──────── DATA LINES ────────
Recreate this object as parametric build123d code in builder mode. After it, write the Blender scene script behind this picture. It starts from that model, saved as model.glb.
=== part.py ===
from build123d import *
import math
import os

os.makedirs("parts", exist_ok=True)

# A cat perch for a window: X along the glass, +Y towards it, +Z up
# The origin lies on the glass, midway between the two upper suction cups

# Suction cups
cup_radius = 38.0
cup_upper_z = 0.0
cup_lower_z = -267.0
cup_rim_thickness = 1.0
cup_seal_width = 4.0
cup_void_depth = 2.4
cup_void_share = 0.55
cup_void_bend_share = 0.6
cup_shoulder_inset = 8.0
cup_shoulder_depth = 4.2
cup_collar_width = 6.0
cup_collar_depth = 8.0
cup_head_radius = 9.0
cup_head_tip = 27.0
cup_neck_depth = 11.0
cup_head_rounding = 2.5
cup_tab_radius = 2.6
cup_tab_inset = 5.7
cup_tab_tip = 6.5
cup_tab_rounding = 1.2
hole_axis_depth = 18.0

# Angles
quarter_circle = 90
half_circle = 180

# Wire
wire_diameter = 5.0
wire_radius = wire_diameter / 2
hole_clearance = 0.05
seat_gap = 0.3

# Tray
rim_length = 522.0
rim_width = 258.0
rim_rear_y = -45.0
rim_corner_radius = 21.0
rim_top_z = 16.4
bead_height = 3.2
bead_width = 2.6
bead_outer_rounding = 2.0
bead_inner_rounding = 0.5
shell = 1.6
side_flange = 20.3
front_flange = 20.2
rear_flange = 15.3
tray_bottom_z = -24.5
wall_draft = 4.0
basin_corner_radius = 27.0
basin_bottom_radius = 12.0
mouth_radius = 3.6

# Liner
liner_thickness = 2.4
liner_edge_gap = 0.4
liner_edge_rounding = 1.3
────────
EXERCISE: Retype the whole listing above exactly.

COMPLETE OUTPUT:
Recreate this object as parametric build123d code in builder mode. After it, write the Blender scene script behind this picture. It starts from that model, saved as model.glb.
=== part.py ===
from build123d import *
import math
import os

os.makedirs("parts", exist_ok=True)

# A cat perch for a window: X along the glass, +Y towards it, +Z up
# The origin lies on the glass, midway between the two upper suction cups

# Suction cups
cup_radius = 38.0
cup_upper_z = 0.0
cup_lower_z = -267.0
cup_rim_thickness = 1.0
cup_seal_width = 4.0
cup_void_depth = 2.4
cup_void_share = 0.55
cup_void_bend_share = 0.6
cup_shoulder_inset = 8.0
cup_shoulder_depth = 4.2
cup_collar_width = 6.0
cup_collar_depth = 8.0
cup_head_radius = 9.0
cup_head_tip = 27.0
cup_neck_depth = 11.0
cup_head_rounding = 2.5
cup_tab_radius = 2.6
cup_tab_inset = 5.7
cup_tab_tip = 6.5
cup_tab_rounding = 1.2
hole_axis_depth = 18.0

# Angles
quarter_circle = 90
half_circle = 180

# Wire
wire_diameter = 5.0
wire_radius = wire_diameter / 2
hole_clearance = 0.05
seat_gap = 0.3

# Tray
rim_length = 522.0
rim_width = 258.0
rim_rear_y = -45.0
rim_corner_radius = 21.0
rim_top_z = 16.4
bead_height = 3.2
bead_width = 2.6
bead_outer_rounding = 2.0
bead_inner_rounding = 0.5
shell = 1.6
side_flange = 20.3
front_flange = 20.2
rear_flange = 15.3
tray_bottom_z = -24.5
wall_draft = 4.0
basin_corner_radius = 27.0
basin_bottom_radius = 12.0
mouth_radius = 3.6

# Liner
liner_thickness = 2.4
liner_edge_gap = 0.4
liner_edge_rounding = 1.3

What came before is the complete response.